By Andy Mukherjee
Jan. 5 (Bloomberg) -- Just when it looked like India had found a way to modernize its decrepit airports, squeamish bureaucrats and stubborn politicians discovered new tactics to derail the plan.
It was clear to policy makers that privatization was inevitable when India resolved, more than eight years ago, to upgrade the state-run airports so aptly described as ``a disaster'' by Hong Kong investor Marc Faber.
``Looking at the quantum of investment required,'' the Indian government's 1997 policy on airport modernization said, ``the answer to all the problems lies in the infusion of private -- including foreign -- investment in this sector.''
Announcing a pragmatic policy was the easy part; trying to implement it has been a nightmare.
After several false starts and midcourse corrections, India is still waiting for politicians and officials to end their debates and hand over management of two of the country's busiest airports -- Mumbai and New Delhi -- to private bidders so they can invest the $3.5 billion required to revamp them.
The transactions, which were initially expected to be completed by May 2004, missed yet another deadline last week because of bureaucratic overkill.
Meanwhile in Bangalore, Unique Zurich Airport AG recently began constructing a new, privately owned airfield.
The Bangalore airport will be ready in 2008 -- a full 17 years after Unique, which operates Switzerland's busiest airfield, made its first construction application.
The inordinate delays are becoming unaffordable.
Getting Crowded
The undercapitalized Mumbai and New Delhi airports are fast reaching a point where they will simply stop functioning, choked by traffic that is growing 20 percent a year.
The two airports are forecast to handle a combined 187 million passengers in 2040, more than a fivefold increase from today.
The projections imply that Mumbai and New Delhi will be as busy then as airports in Atlanta and Chicago are now.
That may turn out to be a conservative estimate.
The Indian economy is surging. By 2040, per capita gross domestic product will shoot up to $8,442, from an estimated $691 now, Goldman Sachs Group Inc. said in a recent report. At the same time, budget airlines are making air travel more affordable for more Indians.
Six million Indian tourists ventured overseas in 2004, a 15 percent increase from the previous year.
Recently, India displaced the U.S. as the second-most favored destination for foreign direct investors after China, according to consulting firm A.T. Kearney Inc.
More Travel
More foreign-owned factories, software companies and call centers mean more overseas executives will be traveling into the country. That makes it even more imperative for India to modernize the Mumbai and New Delhi airports without delay.
Bureaucrats don't quite see the urgency.
When the time came for a committee of officials to advise the government on which bidder possessed the credentials to refurbish the airports, at least one member raised fresh doubts about whether the state-appointed independent consultant had evaluated the technical bids fairly.

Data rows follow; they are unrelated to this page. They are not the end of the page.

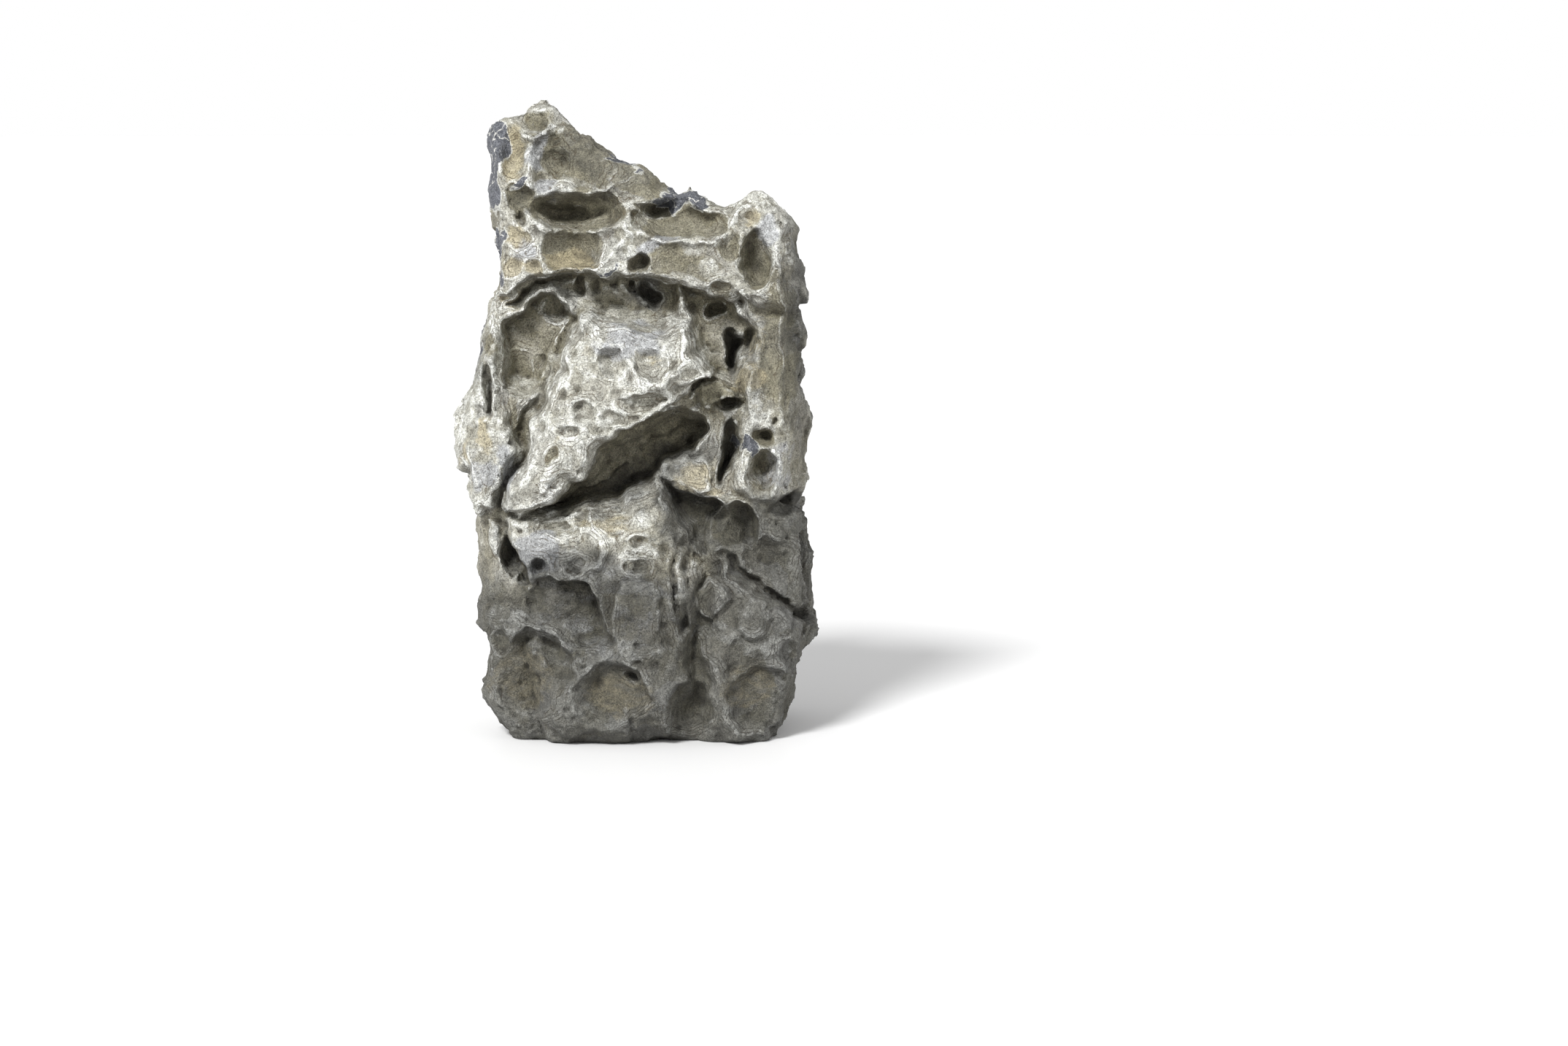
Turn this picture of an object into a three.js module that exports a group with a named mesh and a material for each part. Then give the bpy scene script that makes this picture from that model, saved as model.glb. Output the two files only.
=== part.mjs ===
// A tall seiryu stone: one upright block of grey limestone, eaten by water into ledges, hollows and pits.
//
// Millimetres, +Z up. The face looks along -Y, +X is to its right, and the flat foot stands on Z = 0 with
// the origin under the middle of the stone. The relief of the face is read as outlines, bowls and lines
// in the (x, z) plane, that of the back the same way, and that of the two flanks in the (y, z) plane.
// Together they bound a solid, whose skin is laid over a grid of samples and then thinned.

import * as THREE from 'three';

// Driving dimensions of the body, in front of and behind the plane y = 0
const FACE_REACH = { top: 15, gain: 38, power: 0.62, wrap: 8, foot: 10 };
const BACK_REACH = { top: 11, gain: 34, power: 0.7, wrap: 9, foot: 8, swell: 6 };
const BACK_SWELL = { size: 110, depth: 3, shift: 0.2 };
const HALF_WIDTH = 85;
const EDGE_ROUNDING = 10;
const FOOT_HEIGHT = 26;
const TOP_FLATTENING = 306;

// The flanks: where each is widest, how it swells inwards from there and how deep its own forms cut
const LEFT_SWAY = { reach: 10, pitch: 47, phase: 0.6 };
const RIGHT_SWAY = { reach: 9, pitch: 41, phase: 2.4 };
const WIDEST_BACK = 6;
const SIDE_BLEND = 12;
const FLANK_SWELL = { rate: 0.0038, waver: 0.55, pitch: 33, phase: 4 };
const FLANK_CUT = { gain: 1.5, away: 14, inner: 20, over: 20 };

// The notches of the silhouette, carried backwards. They stay as drawn at the summit and the foot.
const NOTCH_SLANT = { left: -0.21, right: 0.3, sway: 0.1, across: 0.04, up: 0.03, full: 20 };
const NOTCH_FADE = { from: 10, over: 24, blur: [-20, -10, 0, 10, 20] };
const NOTCH_STILL = { summit: 235, over: 20, foot: 30 };

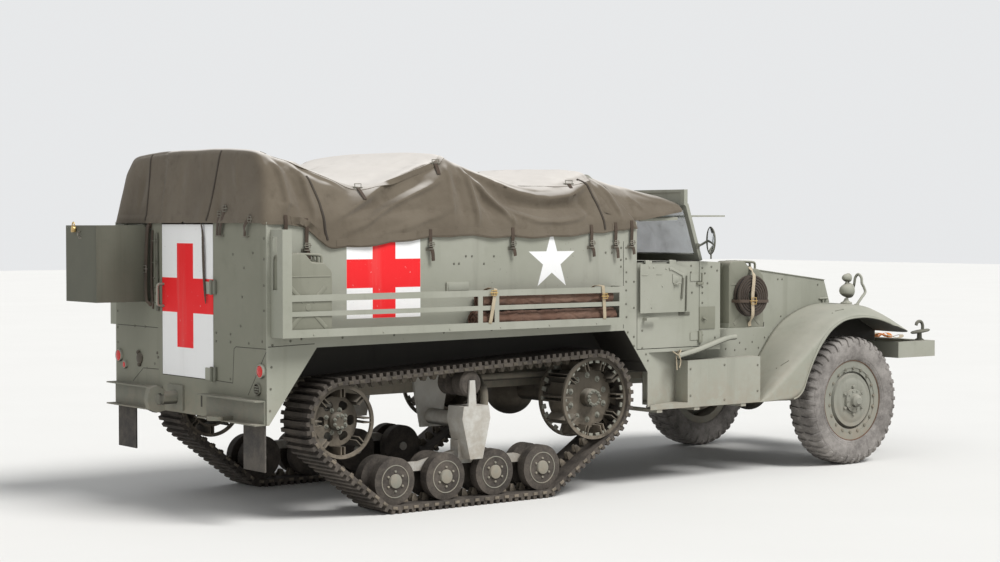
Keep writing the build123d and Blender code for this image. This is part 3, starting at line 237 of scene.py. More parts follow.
floor_mesh = bmesh.new()
bmesh.ops.create_grid(floor_mesh, x_segments=1, y_segments=1, size=FLOOR_HALF)
floor_data = bpy.data.meshes.new("floor")
floor_mesh.to_mesh(floor_data)
floor = bpy.data.objects.new("floor", floor_data)
bpy.context.scene.collection.objects.link(floor)
floor_finish = Finish("studio_floor")
floor_finish.surface(base_color=floor_finish.mix(floor_finish.noise(0.6), FLOOR_COLOUR, FLOOR_PALE),
                     roughness=0.9)
floor_data.materials.append(floor_finish.material)
floor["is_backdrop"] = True

world = bpy.data.worlds.new("studio")
world.use_nodes = True
bpy.context.scene.world = world
tree = world.node_tree
rays = tree.nodes.new("ShaderNodeLightPath")
seen, glossy = tree.nodes.new("ShaderNodeMath"), tree.nodes.new("ShaderNodeMath")
seen.operation = glossy.operation = "ADD"
light, backdrop = tree.nodes["Background"], tree.nodes.new("ShaderNodeBackground")
light.inputs["Color"].default_value = (0.93, 0.96, 1.0, 1)
light.inputs["Strength"].default_value = SURROUND_STRENGTH
backdrop.inputs["Color"].default_value = (0.80, 0.81, 0.82, 1)
either = tree.nodes.new("ShaderNodeMixShader")
for output, socket in (
        (rays.outputs["Is Camera Ray"], glossy.inputs[0]), (rays.outputs["Is Glossy Ray"], glossy.inputs[1]),
        (glossy.outputs[0], seen.inputs[0]), (rays.outputs["Is Transmission Ray"], seen.inputs[1]),
        (seen.outputs[0], either.inputs["Fac"]), (light.outputs[0], either.inputs[1]),
        (backdrop.outputs[0], either.inputs[2]),
        (either.outputs[0], tree.nodes["World Output"].inputs["Surface"])):
    tree.links.new(output, socket)


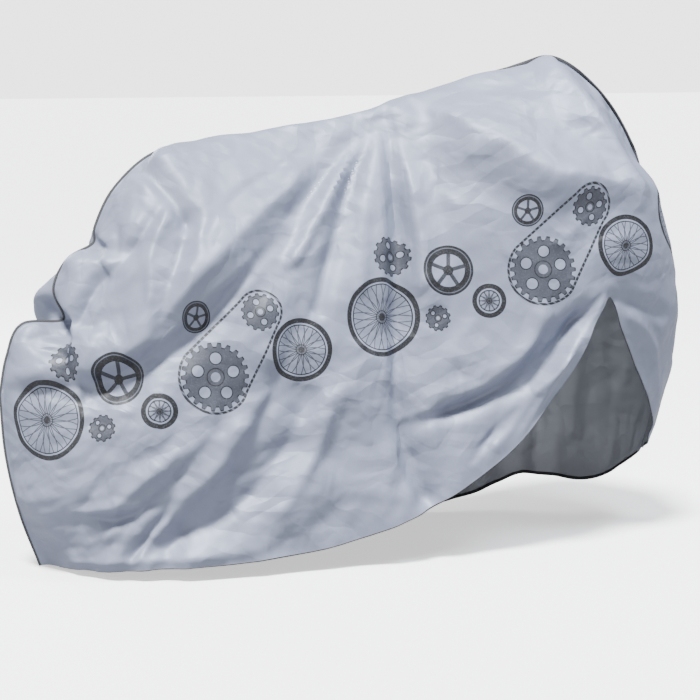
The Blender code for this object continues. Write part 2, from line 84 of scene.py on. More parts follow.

The consultant, it seems, had declared an end to the contest even before financial bids could be opened.
After technical evaluation, only one bidder was left in the race for each airport. Six consortiums had applied for Mumbai and five had bid for New Delhi.
According to Indian newspaper reports, Reliance Airport Developers Pvt., a company set up by Anil Ambani, the younger son of the late Indian petrochemical tycoon, Dhirubhai Ambani, is the one short-listed for Mumbai.
Ambani Factor
Any government decision involving the Reliance group, now divided between Anil and his elder brother Mukesh, invites media scrutiny. And that's perhaps the main reason why officials -- and politicians -- are reluctant to sign off on the transaction.
Since the objections were raised after a government panel had reviewed the consultant's appraisal and found it aboveboard, the only way to silence criticism, without appearing to be helping or hurting Reliance, was to throw another layer of bureaucracy at the problem.
This was done on Dec. 21, when a new group was set up to review the technical bids once again. The Dec. 31 deadline for privatizing the airports came and went, like several others before it.
Frustrating as it is, the bureaucratic wrangling over procedures may be a lesser problem than the political opposition to the privatization plan.
Political Twist
India's four major left-wing parties have asked Prime Minister Manmohan Singh to scrap the bidding and allow the state- run Airports Authority of India, which manages most of the country's airfields, to modernize New Delhi and Mumbai on its own.
And how will the airports authority raise money? By selling bonds, of course.
The bond financing model has delayed privatization of U.S. airports, a key reason why they lag behind their European and Asian rivals in customer service. Besides, if dollops of debt were the only thing required to modernize public services in India, the rail network, which has a dedicated money-raising unit, wouldn't be in such a mess.
Unreasonable as it is, the communist politicians' demand can't be easily dismissed by Singh because he's in power with their support.
Six out of 10 people flying into and out of India use Mumbai or New Delhi. The airport authority isn't just controlling the airports; it's holding the country's future for ransom. The sooner that changes, the better it will be for India.